> _Dataset excerpt_:
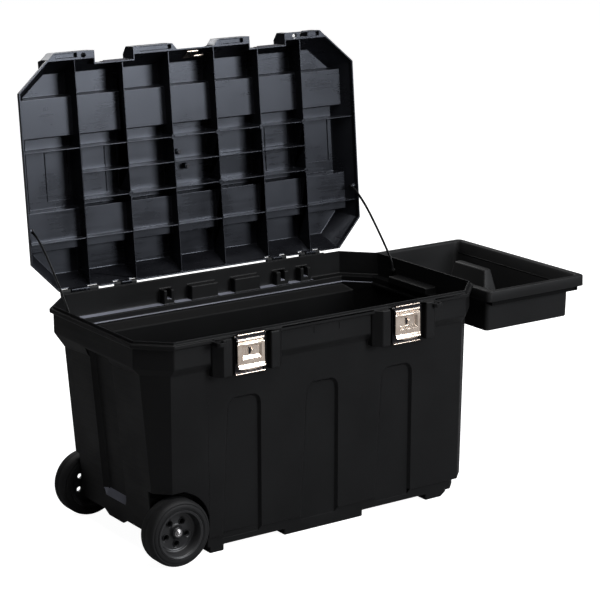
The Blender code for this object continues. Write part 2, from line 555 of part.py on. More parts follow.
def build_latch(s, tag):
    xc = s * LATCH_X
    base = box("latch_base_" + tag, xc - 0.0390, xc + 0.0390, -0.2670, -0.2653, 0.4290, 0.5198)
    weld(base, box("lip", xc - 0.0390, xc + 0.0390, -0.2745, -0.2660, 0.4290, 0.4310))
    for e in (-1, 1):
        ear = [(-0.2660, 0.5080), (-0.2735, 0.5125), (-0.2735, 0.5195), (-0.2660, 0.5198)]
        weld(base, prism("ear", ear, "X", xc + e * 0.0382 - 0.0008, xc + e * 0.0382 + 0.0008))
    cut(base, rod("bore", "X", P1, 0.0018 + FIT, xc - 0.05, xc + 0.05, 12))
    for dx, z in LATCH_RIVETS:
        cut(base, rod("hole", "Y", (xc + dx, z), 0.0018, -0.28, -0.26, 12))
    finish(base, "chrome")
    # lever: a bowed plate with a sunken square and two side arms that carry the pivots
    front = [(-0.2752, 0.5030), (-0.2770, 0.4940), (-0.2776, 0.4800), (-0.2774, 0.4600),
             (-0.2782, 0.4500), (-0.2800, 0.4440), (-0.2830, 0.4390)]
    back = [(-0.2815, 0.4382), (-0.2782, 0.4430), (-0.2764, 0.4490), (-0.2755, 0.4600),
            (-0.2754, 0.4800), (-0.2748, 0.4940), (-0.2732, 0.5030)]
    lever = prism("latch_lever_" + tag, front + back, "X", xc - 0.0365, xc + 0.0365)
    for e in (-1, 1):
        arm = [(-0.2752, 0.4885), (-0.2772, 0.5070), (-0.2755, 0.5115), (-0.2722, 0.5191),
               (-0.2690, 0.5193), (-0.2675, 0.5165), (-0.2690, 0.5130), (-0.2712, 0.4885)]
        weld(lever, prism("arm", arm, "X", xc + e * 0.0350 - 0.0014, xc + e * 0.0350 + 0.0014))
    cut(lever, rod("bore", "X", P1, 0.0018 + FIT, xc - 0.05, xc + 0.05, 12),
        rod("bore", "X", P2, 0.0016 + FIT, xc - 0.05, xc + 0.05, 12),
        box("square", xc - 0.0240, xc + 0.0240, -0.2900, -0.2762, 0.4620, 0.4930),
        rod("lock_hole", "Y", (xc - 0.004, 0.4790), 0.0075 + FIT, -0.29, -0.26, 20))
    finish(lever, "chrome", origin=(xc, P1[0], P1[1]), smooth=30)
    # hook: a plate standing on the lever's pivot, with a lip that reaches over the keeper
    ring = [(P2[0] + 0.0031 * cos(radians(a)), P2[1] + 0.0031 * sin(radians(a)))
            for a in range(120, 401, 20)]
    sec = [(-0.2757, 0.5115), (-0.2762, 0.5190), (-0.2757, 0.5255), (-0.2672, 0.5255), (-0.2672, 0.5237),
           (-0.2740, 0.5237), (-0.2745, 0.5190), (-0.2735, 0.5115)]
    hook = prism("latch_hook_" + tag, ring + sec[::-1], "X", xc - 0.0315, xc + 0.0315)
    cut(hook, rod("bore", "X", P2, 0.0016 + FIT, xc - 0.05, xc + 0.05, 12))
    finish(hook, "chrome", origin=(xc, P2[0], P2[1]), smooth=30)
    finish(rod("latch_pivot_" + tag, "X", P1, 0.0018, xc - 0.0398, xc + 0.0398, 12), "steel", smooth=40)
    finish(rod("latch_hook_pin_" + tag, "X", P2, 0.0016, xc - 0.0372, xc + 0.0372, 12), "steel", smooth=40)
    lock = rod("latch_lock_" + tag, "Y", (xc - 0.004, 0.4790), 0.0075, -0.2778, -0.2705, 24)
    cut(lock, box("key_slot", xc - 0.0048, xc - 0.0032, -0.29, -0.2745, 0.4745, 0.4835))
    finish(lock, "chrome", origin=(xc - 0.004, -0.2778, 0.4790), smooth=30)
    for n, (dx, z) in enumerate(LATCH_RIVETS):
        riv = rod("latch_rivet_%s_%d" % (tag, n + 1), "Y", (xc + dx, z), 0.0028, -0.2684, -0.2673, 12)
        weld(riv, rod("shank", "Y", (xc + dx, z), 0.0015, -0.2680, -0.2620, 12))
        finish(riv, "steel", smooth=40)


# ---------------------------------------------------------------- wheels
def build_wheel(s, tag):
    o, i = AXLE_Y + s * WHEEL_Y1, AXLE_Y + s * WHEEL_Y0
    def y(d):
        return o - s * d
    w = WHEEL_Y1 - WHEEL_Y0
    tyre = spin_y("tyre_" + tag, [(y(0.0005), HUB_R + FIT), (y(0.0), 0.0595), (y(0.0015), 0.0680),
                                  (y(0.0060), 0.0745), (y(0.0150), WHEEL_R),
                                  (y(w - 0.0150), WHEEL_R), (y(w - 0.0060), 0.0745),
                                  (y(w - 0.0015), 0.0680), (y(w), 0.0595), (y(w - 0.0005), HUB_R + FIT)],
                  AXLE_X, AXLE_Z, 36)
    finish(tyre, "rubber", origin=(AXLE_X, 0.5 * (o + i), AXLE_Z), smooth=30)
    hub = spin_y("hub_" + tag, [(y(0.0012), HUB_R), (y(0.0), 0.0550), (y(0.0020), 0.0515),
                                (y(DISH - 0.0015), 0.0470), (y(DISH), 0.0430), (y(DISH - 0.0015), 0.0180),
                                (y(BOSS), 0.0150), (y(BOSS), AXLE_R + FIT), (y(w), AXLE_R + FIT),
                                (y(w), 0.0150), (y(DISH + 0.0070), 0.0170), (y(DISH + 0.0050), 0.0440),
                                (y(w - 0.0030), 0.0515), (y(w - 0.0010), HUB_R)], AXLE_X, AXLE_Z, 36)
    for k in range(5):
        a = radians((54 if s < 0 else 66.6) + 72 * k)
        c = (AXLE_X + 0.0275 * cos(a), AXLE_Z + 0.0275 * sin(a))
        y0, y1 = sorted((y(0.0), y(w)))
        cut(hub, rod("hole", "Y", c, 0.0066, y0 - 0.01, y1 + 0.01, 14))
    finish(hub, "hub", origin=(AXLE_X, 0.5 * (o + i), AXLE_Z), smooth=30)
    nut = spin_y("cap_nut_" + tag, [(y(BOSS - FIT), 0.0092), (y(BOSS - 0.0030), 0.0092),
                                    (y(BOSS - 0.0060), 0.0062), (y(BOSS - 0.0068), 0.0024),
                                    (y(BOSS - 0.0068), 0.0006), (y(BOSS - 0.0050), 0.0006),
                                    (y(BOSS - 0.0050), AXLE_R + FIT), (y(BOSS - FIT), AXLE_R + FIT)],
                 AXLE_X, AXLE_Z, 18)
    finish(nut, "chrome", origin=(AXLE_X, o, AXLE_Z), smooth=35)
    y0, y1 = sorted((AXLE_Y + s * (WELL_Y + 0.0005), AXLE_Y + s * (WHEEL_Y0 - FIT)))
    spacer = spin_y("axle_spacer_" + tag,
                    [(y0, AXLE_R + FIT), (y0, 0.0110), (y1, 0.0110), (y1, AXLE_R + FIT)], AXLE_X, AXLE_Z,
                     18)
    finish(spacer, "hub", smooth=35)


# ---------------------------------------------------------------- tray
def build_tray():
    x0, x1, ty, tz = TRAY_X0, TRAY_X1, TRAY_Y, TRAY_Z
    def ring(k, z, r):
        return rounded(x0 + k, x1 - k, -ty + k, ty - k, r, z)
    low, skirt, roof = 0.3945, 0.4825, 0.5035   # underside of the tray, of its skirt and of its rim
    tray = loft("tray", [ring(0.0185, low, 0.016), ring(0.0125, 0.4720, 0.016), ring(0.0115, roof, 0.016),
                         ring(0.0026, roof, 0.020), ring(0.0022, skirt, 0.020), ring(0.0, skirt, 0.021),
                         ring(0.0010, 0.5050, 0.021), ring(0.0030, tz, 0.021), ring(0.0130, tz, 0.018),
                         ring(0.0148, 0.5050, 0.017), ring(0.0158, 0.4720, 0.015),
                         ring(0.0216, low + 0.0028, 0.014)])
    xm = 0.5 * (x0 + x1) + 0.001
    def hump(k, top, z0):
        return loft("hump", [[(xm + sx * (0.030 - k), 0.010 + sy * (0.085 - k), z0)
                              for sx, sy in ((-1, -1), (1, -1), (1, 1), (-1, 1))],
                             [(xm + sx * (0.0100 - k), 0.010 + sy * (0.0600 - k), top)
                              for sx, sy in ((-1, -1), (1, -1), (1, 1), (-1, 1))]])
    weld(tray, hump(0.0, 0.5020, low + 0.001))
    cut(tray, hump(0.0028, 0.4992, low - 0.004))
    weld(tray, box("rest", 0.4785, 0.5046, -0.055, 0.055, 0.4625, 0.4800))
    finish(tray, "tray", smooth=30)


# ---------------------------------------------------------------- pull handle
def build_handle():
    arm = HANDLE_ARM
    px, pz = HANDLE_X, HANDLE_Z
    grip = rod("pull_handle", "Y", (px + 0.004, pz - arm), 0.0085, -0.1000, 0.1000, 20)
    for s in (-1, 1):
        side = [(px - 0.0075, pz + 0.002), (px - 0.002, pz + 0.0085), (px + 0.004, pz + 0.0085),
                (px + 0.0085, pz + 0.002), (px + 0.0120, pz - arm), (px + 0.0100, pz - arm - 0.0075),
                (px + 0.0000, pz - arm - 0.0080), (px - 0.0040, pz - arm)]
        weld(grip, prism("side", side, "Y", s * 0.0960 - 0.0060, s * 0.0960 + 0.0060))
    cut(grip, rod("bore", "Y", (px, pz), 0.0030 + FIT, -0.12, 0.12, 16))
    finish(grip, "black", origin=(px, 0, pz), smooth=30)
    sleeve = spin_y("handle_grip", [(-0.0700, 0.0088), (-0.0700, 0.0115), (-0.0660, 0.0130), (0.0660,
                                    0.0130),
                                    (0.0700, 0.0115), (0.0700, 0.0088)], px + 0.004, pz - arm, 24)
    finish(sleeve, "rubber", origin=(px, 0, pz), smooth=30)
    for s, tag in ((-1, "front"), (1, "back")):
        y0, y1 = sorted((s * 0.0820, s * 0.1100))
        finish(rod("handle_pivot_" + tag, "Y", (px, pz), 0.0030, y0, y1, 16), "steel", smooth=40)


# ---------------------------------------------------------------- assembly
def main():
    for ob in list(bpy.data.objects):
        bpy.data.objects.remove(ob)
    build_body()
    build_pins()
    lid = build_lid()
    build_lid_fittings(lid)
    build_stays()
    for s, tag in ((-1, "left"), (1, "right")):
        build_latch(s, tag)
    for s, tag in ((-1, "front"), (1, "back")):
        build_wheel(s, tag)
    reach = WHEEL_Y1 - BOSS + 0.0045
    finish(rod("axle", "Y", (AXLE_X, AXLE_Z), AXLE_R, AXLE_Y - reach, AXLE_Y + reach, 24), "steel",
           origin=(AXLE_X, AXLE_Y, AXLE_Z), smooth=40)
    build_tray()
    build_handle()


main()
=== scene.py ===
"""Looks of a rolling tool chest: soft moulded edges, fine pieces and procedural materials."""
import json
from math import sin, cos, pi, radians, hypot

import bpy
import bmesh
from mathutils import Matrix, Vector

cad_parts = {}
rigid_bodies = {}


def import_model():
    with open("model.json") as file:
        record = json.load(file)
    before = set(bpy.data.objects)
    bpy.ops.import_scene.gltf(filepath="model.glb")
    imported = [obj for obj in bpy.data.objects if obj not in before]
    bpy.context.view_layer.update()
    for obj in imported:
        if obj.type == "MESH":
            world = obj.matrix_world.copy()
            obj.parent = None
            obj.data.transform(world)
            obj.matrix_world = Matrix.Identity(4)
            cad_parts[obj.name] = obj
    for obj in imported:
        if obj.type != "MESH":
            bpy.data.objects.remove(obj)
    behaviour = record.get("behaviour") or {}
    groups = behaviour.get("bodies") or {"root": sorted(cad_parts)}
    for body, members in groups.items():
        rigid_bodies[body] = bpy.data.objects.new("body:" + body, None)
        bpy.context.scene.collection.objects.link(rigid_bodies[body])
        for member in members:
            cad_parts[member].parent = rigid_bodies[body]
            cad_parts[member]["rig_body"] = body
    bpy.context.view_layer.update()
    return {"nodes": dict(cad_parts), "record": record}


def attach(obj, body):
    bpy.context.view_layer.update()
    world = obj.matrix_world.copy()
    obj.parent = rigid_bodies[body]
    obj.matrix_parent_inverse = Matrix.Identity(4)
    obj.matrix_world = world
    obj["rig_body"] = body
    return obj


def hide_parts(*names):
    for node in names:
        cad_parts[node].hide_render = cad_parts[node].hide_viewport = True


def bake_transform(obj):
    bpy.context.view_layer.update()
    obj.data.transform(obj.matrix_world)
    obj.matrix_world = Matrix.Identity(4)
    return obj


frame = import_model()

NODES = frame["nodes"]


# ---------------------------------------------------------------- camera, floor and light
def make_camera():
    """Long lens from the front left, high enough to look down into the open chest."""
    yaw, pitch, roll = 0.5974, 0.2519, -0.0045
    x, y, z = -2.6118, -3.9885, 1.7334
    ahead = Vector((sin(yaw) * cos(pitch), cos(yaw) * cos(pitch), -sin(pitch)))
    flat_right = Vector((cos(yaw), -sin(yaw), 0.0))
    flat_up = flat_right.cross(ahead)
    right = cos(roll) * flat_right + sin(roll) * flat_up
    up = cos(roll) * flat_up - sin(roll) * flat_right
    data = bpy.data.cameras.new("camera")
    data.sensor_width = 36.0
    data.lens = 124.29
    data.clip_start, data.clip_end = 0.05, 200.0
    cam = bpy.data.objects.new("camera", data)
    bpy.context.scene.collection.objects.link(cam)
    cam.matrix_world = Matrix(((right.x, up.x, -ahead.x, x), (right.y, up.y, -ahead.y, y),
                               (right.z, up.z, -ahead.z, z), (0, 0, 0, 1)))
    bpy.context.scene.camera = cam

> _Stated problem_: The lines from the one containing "lid = build_lid()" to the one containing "bpy.context.scene.collection.objects.link(rigid_bodies[body])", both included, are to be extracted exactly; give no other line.

> _Answer to the task_:
    lid = build_lid()
    build_lid_fittings(lid)
    build_stays()
    for s, tag in ((-1, "left"), (1, "right")):
        build_latch(s, tag)
    for s, tag in ((-1, "front"), (1, "back")):
        build_wheel(s, tag)
    reach = WHEEL_Y1 - BOSS + 0.0045
    finish(rod("axle", "Y", (AXLE_X, AXLE_Z), AXLE_R, AXLE_Y - reach, AXLE_Y + reach, 24), "steel",
           origin=(AXLE_X, AXLE_Y, AXLE_Z), smooth=40)
    build_tray()
    build_handle()


main()
=== scene.py ===
"""Looks of a rolling tool chest: soft moulded edges, fine pieces and procedural materials."""
import json
from math import sin, cos, pi, radians, hypot

import bpy
import bmesh
from mathutils import Matrix, Vector

cad_parts = {}
rigid_bodies = {}


def import_model():
    with open("model.json") as file:
        record = json.load(file)
    before = set(bpy.data.objects)
    bpy.ops.import_scene.gltf(filepath="model.glb")
    imported = [obj for obj in bpy.data.objects if obj not in before]
    bpy.context.view_layer.update()
    for obj in imported:
        if obj.type == "MESH":
            world = obj.matrix_world.copy()
            obj.parent = None
            obj.data.transform(world)
            obj.matrix_world = Matrix.Identity(4)
            cad_parts[obj.name] = obj
    for obj in imported:
        if obj.type != "MESH":
            bpy.data.objects.remove(obj)
    behaviour = record.get("behaviour") or {}
    groups = behaviour.get("bodies") or {"root": sorted(cad_parts)}
    for body, members in groups.items():
        rigid_bodies[body] = bpy.data.objects.new("body:" + body, None)
        bpy.context.scene.collection.objects.link(rigid_bodies[body])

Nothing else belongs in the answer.